▶ **WHAT YOU WILL DO**: Return the line containing "in imported if", the line containing "bpy.data.objects.remove(obj)", and every line between them, exactly as they stand. Output nothing else.

* BEGIN ROWS *

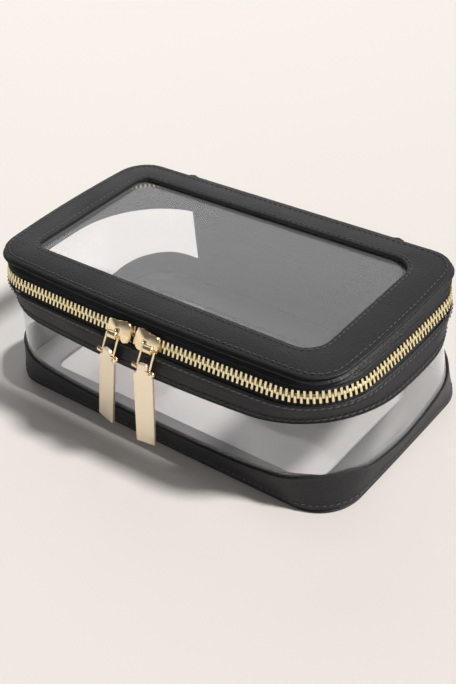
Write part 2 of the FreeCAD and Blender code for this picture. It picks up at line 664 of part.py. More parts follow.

* END ROWS *
* BEGIN ROWS *

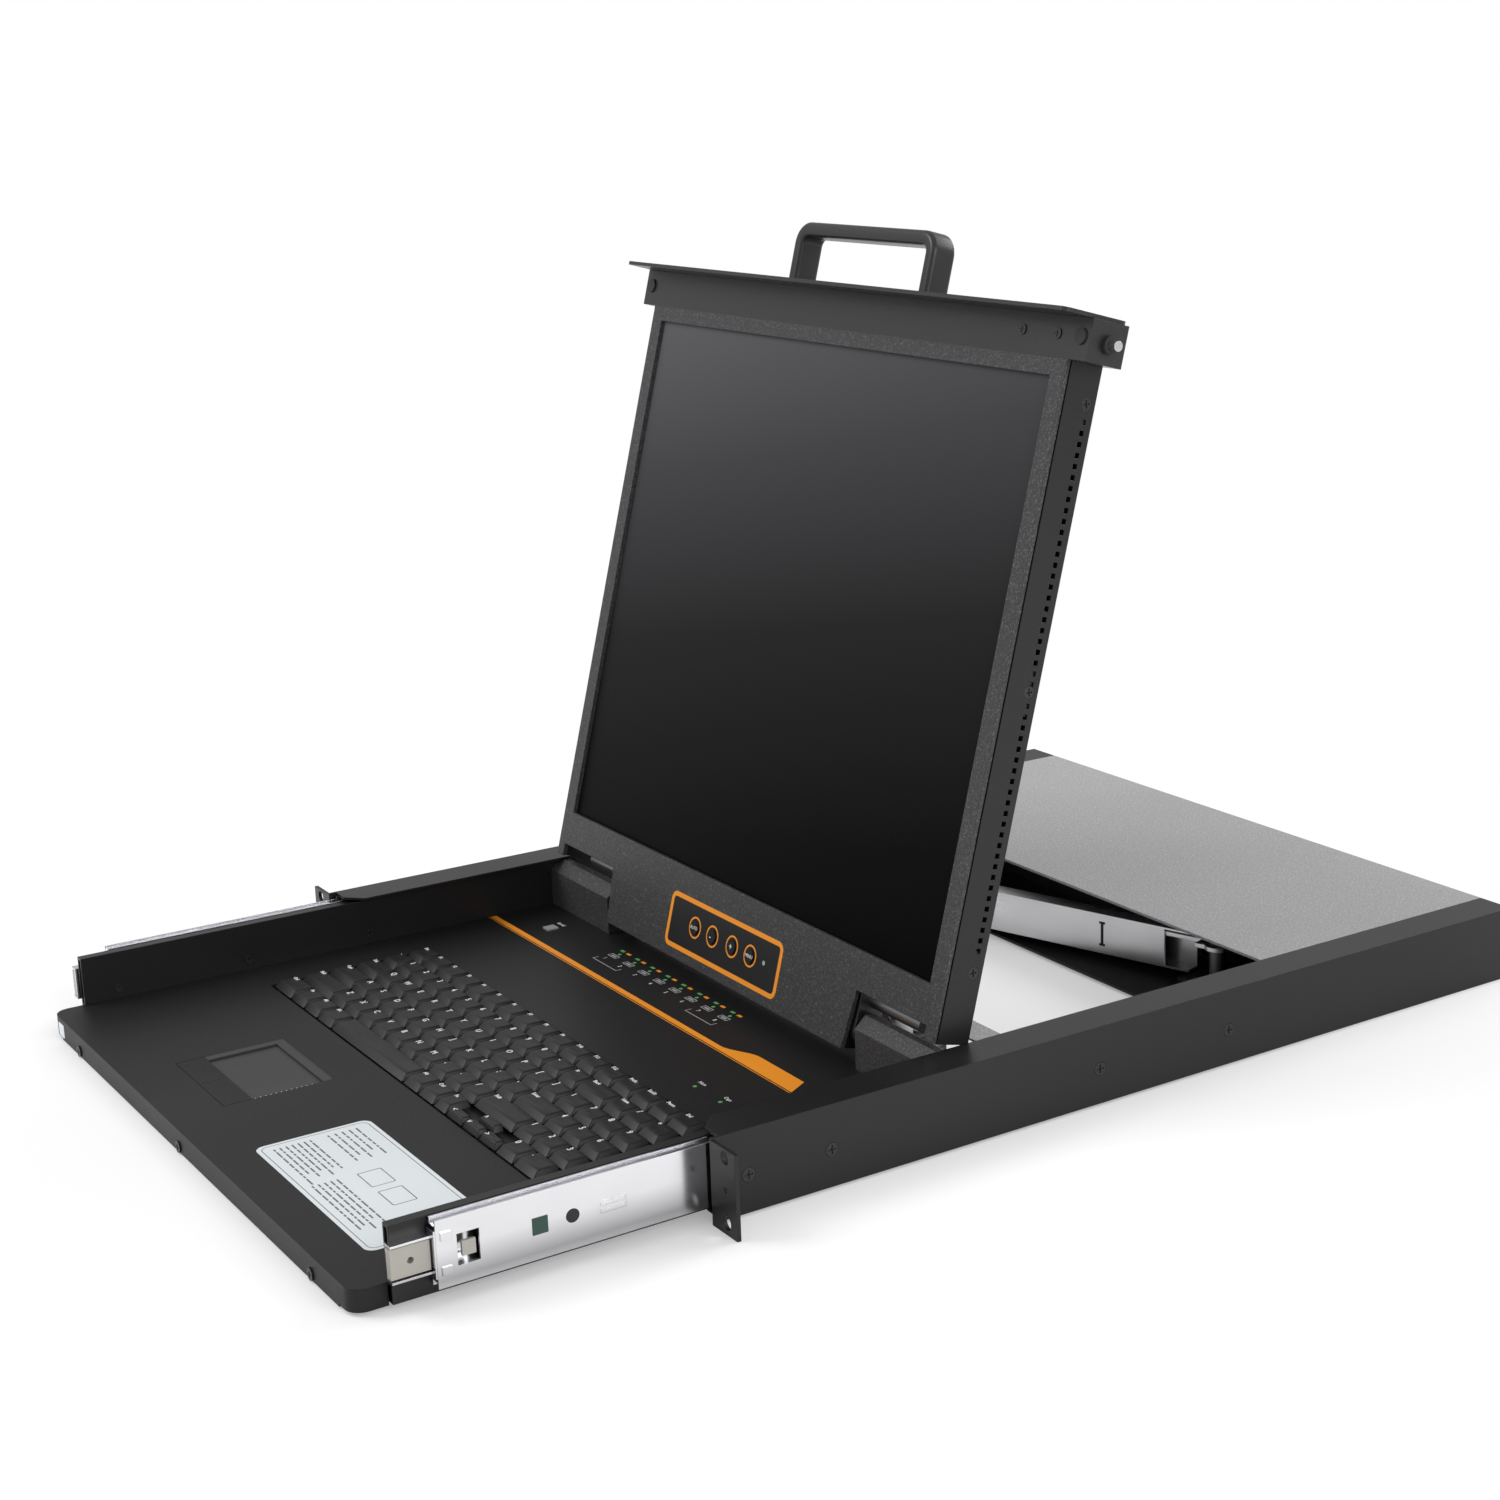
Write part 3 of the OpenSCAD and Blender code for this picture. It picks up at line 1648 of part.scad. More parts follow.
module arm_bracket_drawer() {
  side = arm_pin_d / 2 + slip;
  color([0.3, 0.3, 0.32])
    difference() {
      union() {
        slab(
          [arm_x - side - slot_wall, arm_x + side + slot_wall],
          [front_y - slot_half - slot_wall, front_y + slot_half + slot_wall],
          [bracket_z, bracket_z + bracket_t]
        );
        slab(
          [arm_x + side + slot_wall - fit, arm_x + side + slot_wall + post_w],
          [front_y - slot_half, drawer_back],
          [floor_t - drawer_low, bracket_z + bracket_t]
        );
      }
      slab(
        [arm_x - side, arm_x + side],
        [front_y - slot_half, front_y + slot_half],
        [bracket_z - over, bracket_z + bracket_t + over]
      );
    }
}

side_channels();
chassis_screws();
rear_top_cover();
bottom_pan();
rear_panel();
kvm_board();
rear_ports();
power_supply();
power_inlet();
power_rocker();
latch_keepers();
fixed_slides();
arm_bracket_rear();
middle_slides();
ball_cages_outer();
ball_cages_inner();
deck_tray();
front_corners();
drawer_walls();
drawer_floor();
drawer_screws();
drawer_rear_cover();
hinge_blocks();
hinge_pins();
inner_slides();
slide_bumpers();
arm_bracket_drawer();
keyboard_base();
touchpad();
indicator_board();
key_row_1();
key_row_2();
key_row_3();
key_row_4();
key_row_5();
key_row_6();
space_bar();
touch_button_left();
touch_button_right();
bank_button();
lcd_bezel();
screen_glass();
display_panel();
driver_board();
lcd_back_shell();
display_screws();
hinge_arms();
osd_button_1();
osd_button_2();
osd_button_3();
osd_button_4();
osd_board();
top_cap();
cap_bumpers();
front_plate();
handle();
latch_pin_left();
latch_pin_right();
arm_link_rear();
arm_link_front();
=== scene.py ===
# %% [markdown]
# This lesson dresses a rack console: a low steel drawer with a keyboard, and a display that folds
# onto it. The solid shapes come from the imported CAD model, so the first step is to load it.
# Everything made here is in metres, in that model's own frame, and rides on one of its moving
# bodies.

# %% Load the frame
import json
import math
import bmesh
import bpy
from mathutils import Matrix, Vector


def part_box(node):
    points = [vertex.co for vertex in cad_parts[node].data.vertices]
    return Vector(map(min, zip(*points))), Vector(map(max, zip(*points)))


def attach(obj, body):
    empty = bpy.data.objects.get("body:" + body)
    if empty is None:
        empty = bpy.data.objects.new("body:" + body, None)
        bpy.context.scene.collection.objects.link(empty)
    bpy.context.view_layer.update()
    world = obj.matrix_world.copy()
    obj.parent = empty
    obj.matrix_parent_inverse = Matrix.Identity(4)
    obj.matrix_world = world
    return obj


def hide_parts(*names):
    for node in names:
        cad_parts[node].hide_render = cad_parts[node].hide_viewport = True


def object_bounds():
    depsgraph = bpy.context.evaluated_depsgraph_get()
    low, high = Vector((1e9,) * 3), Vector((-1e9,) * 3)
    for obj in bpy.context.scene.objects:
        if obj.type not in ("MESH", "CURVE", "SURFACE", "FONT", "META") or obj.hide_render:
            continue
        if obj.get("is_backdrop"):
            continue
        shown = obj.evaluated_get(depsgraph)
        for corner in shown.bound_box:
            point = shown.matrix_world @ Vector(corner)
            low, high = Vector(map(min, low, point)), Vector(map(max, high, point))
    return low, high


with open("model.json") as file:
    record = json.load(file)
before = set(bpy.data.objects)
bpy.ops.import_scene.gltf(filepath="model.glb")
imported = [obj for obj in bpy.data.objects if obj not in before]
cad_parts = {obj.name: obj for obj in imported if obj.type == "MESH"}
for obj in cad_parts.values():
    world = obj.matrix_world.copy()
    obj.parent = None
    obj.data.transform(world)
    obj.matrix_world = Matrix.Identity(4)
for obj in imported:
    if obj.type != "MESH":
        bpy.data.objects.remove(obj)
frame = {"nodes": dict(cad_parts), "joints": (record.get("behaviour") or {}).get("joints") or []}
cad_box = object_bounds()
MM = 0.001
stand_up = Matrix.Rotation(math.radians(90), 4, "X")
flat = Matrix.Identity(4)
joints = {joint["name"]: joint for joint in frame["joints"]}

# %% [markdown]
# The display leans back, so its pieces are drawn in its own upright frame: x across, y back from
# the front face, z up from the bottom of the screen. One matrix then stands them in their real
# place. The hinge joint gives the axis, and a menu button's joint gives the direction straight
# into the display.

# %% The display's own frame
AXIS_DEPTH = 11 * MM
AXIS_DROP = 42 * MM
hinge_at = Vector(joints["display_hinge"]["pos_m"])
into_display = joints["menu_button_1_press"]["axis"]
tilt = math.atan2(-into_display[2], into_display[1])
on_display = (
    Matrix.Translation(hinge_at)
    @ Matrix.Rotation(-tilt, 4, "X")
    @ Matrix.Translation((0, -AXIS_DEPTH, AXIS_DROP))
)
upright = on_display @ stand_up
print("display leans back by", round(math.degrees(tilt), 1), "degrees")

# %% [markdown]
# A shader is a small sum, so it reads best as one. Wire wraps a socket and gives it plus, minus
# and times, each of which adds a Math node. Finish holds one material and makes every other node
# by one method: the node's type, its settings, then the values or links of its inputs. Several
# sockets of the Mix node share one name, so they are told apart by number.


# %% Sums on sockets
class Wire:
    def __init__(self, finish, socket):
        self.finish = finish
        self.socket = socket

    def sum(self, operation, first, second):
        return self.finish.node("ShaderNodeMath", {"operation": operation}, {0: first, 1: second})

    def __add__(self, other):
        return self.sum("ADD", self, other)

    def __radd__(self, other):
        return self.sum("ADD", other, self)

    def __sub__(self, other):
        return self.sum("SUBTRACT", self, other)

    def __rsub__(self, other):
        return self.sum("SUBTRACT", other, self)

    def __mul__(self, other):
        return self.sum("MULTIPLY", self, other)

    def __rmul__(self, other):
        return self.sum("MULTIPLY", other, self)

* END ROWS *
* BEGIN ROWS *

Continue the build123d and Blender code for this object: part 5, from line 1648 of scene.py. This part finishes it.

* END ROWS *

▶ **SOLUTION FOR THIS TASK**:
cad_parts = {obj.name: obj for obj in imported if obj.type == "MESH"}
for obj in cad_parts.values():
    world = obj.matrix_world.copy()
    obj.parent = None
    obj.data.transform(world)
    obj.matrix_world = Matrix.Identity(4)
for obj in imported:
    if obj.type != "MESH":
        bpy.data.objects.remove(obj)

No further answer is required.